Um avião fornece o sonho de poder conquistar a segurança que parece não ter em casa. Talvez, segundo as primeiras reconstruções, com a cumplicidade de alguém que lhe permitiu passar pelos controles do aeroporto.

O som dos motores

Vestido com roupas leves, ele se aproximou de um Boeing 777 da Air France, partindo para Paris. Ele aconchega-se no trem de pouso da aeronave. É um espaço apertado, não aquecido e nem pressurizado. Depois, o som dos motores e o avião decola.

O Boeing sobe então para uma altitude de 10.000 metros e a temperatura cai para -50°C. Acima de 42 graus abaixo de zero, o corpo já não consegue regular a sua temperatura. O oxigênio é rapidamente consumido e nestas condições extremas a febre, o suor, as convulsões e os desmaios são processos inevitáveis e inexoráveis. Os últimos pensamentos da criança marfinense estão envoltos pelo frio, solidão e escuridão. Depois o seu corpo, agora sem vida, chega a França.

Em Paris é quase madrugada e os operadores do aeroporto Charles de Gaulle encontram no trem de pouso do Boeing 777, que partiu de Abidjan, um corpinho endurecido pelo gelo. Ele é uma criança negra, cerca de dez anos de idade. Um “passageiro irregular”, diz numa declaração a companhia aérea. O rosto não tem nome.

Esperanças traídas

As suas esperanças traídas são, em vez disso, comuns às de muitos jovens africanos que procuram um futuro diferente daquele que seus países podem oferecer.

O drama deste menino marfinense é um drama terrível da emigração que não pode deixar ninguém indiferente. Um drama que traz à memória o caso de  outros dois jovens guineenses que foram encontrados no trem de pouso de um avião que tinha chegado a Bruxelas. Também se falou muito deles porque foi encontrada uma carta pedindo à Europa para ter um futuro diferente, para poder estudar, trabalhar e ter uma vida normal como a vida que os jovens europeus tem.

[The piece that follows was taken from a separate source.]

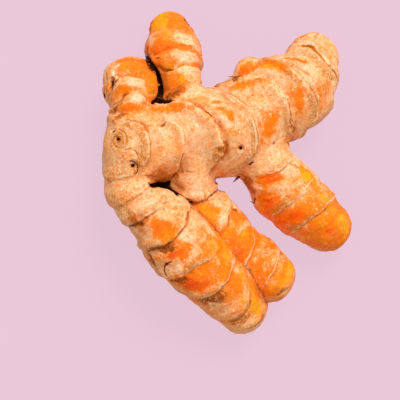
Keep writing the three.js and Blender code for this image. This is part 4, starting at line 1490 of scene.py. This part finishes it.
def line_guide(surface, limbs):
    """Guide the skin's material by the traced lines, and by the rings where no line covers them."""
    everywhere = np.arange(len(surface.points))
    guide = Guide(surface.points)
    covered = np.zeros(len(surface.points))
    for number, (kind, near, gap, width, shows) in enumerate(surface.lines):
        guide.offer(near, gap, shows, kind, 50 + number)
        cover = shows * smooth_step(4.2, 2.8, np.abs(gap) * width)
        covered[near] = np.maximum(covered[near], cover)
    for name, limb in limbs.items():
        share = smooth_step(0.55, 0.9, surface.share[name]) * smooth_step(0.5, 0.1, covered)
        for column, (_, _, _, _, strength, kind) in enumerate(limb.rings):
            shows = share * min(strength / 1.7, 1.3)
            gap = surface.places[name]["ring_gaps"][:, column]
            guide.offer(everywhere, gap, shows, kind, 100 + column)
    return guide.finished()


# ---------- roots ----------

# Root stubs and dry fibres: limb, pixel they show at, turn in the picture, how steeply they
# stand off the skin, length and radius in millimetres.
ROOTS = [
    ("trunk", (239, 176), -125, 0.6, 3.4, 0.55),
    ("trunk", (251, 164), 70, 0.4, 2.0, 0.5),
    ("trunk", (163, 99), 150, 0.7, 4.5, 0.22),
    ("trunk", (166, 101), 100, 0.6, 5.0, 0.2),
    ("trunk", (169, 102), 60, 0.6, 4.0, 0.18),
    ("trunk", (161, 102), 40, 0.5, 4.5, 0.2),
    ("trunk", (234, 77), 190, 0.5, 2.4, 0.25),
    ("trunk", (237, 77), 215, 0.4, 2.2, 0.2),
    ("short_finger", (146, 60), 20, 0.4, 3.0, 0.25),
    ("tall_finger", (149, 55), 170, 0.3, 2.6, 0.25),
    ("right_finger", (254, 203), 160, 0.5, 1.8, 0.22),
    ("front_finger", (165, 266), 60, 0.2, 3.0, 0.22),
]


def root_tube(start, way, lift, length, radius, bend):
    """A tapered, slightly bent tube from under the skin outwards."""
    rows, sides = 7, 8
    vertices = []
    side = np.cross(way, lift)
    for row in range(rows):
        share = row / (rows - 1)
        middle = start + way * length * (share - 0.15) + side * bend * length * share**2
        reach = radius * (1 - 0.65 * share) * (1 + 0.2 * math.sin(5 * share + 9 * bend))
        for column in range(sides):
            angle = 2 * math.pi * column / sides
            vertices.append(middle + reach * (side * math.cos(angle) + lift * math.sin(angle)))
    return vertices, ring_faces(rows, sides)


def make_roots(surface):
    """The root stubs and dry fibres, as one dark object."""
    tubes = []
    for number, (limb, pixel, turn, rise, length, radius) in enumerate(ROOTS):
        at = surface.shown_at(limb, pixel)
        normal = surface.normals[at]
        way = picture_way(turn)
        way = way - normal * (way @ normal) + normal * rise
        way /= np.linalg.norm(way)
        lift = np.cross(np.cross(way, normal), way)
        lift /= np.linalg.norm(lift)
        bend = 0.25 * math.sin(2.3 * number)
        tubes.append(root_tube(surface.points[at], way, lift, length, radius, bend))
    vertices, faces = joined(tubes)
    roots = mesh_object("root_stubs", np.array(vertices), faces)
    material = bpy.data.materials.new("dry_root")
    wire = Wiring(material)
    place = wire.nodes.new("ShaderNodeTexCoord").outputs["Object"]
    wire.feed(wire.shader.inputs["Base Color"], wire.mix(wire.noise(place, 1500), "dark", "brown"))
    wire.shader.inputs["Roughness"].default_value = 0.8
    roots.data.materials.append(material)
    return roots


# ---------- build ----------

limbs = {name: Limb(number, **facts) for number, (name, facts) in enumerate(LIMBS.items())}
points, quads = base_mesh(limbs)
surface = Surface(settle_on_skin(limbs, points), quads, limbs)
surface.press()
surface.points[:, 2] = np.maximum(surface.points[:, 2], 0)
rhizome = mesh_object("turmeric_rhizome", surface.points, quads)
store_paint(rhizome.data, surface, limbs)
thin_underside(rhizome, surface.normals)
rhizome.data.materials.append(make_skin())

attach(rhizome, "root")
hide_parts("turmeric_root")

roots = make_roots(surface)
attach(roots, "root")

# ---------- stage ----------


# The width of the camera's sensor, in millimetres.
SENSOR_WIDTH = 36.0


def make_camera():
    """The photograph's camera."""
    data = bpy.data.cameras.new("camera")
    data.sensor_width = SENSOR_WIDTH
    data.lens = SENSOR_WIDTH * CAMERA_DISTANCE / (PHOTO_SIDE * MM_PER_PIXEL)
    camera = add_object("camera", data)
    camera.location = Vector((CAMERA_PLACE - FOOTPRINT_MIDDLE) * MM)
    camera.rotation_mode = "QUATERNION"
    turn = Matrix((LOOK_RIGHT, LOOK_UP, LOOK_BACK)).transposed()
    camera.rotation_quaternion = turn.to_quaternion()
    bpy.context.scene.camera = camera


# The floor: half its side in metres, its colour, and how much of that is its own glow.
FLOOR_REACH = 3.0
FLOOR_COLOUR = (232, 199, 216)
FLOOR_GLOW = 0.92


def make_floor():
    """A pale floor that is lit evenly, as the photograph's plain ground is."""
    mesh = bpy.data.meshes.new("floor")
    corners = [(-1, -1, 0), (1, -1, 0), (1, 1, 0), (-1, 1, 0)]
    mesh.from_pydata(np.multiply(corners, FLOOR_REACH).tolist(), [], [(0, 1, 2, 3)])
    floor = add_object("floor", mesh)
    material = bpy.data.materials.new("floor")
    material.use_nodes = True
    shader = material.node_tree.nodes["Principled BSDF"]
    light = linear(FLOOR_COLOUR)
    shader.inputs["Base Color"].default_value = [c * (1 - FLOOR_GLOW) for c in light[:3]] + [1]
    shader.inputs["Emission Color"].default_value = light
    shader.inputs["Emission Strength"].default_value = FLOOR_GLOW
    shader.inputs["Roughness"].default_value = 1.0
    shader.inputs["Specular IOR Level"].default_value = 0.0
    mesh.materials.append(material)
    # The floor's own glow stays off the rhizome's flanks.
    floor.visible_diffuse = False


# The studio's soft light from all round, and the key light: where it comes from, how strong it is,
# and the angle in degrees that it is softened over.
STUDIO_COLOUR = (1.0, 0.86, 0.7, 1.0)
STUDIO_STRENGTH = 0.57
KEY_FROM = (0.32, 0.62, 0.95)
KEY_STRENGTH = 2.6
KEY_SOFTNESS = 25


def make_lights():
    """Soft light from all round and one broad key light."""
    world = bpy.data.worlds.new("studio")
    world.use_nodes = True
    background = world.node_tree.nodes["Background"]
    background.inputs["Color"].default_value = STUDIO_COLOUR
    background.inputs["Strength"].default_value = STUDIO_STRENGTH
    bpy.context.scene.world = world
    data = bpy.data.lights.new("key", "SUN")
    data.energy = KEY_STRENGTH
    data.angle = math.radians(KEY_SOFTNESS)
    light = add_object("key", data)
    light.rotation_mode = "QUATERNION"
    light.rotation_quaternion = Vector(KEY_FROM).to_track_quat("Z", "Y")
    bpy.context.scene.view_settings.view_transform = "Standard"


make_camera()
make_floor()
make_lights()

O drama de uma África esquecida nos seus dramas. Para muitos este continente é considerado apenas um problema. Em vez disso, é um grande recurso de jovens que olham para a Europa.

O nosso menino de 10 anos e os muitos jovens que perderam a sua vida em busca da realização de um sonho, queriam somente uma oportunidade de vida, um futuro que não encontraram em suas realidades. Talvez – com disse a Comunidade romana de Santo Egídio – já tenha passado o momento de todos nós fazermos um exame de consciência e compreender por que, numa condição – como a da Itália e de muitos outros países europeus onde há necessidade de força juvenil, dado o envelhecimento da população – as portas não são reabertas à imigração legal para trazer pessoas que também querem contribuir para o desenvolvimento e o crescimento na Europa.

Ajudá-los em casa

Sant’Egidio lançou um apelo aos governos africanos, porque muitas vezes também eles fecham os olhos àquilo que é uma tragédia para eles: a saída de pessoas dos seus países, um fenômeno que não é considerado como um problema mas, muitas vezes, como uma libertação.

O drama do nosso menino de 10 anos, que não tem nem mesmo que chore por ele, deve se traduzir em pensamentos concretos e clarividentes para o grande continente africano, tão explorado. “Ajudá-los em casa” não deve ser um slogan para parar o que se pensa ser uma invasão, inexistente, mas deve servir para abrir um diálogo, para ajudar os necessitados de uma forma concreta e urgente. Ajudá-los a sonhar dentro e fora de casa, e que um avião seja uma meio para fazer sonhar uma terra nova, e não o ambiente de uma morte na escuridão e no frio de um trem de pouso.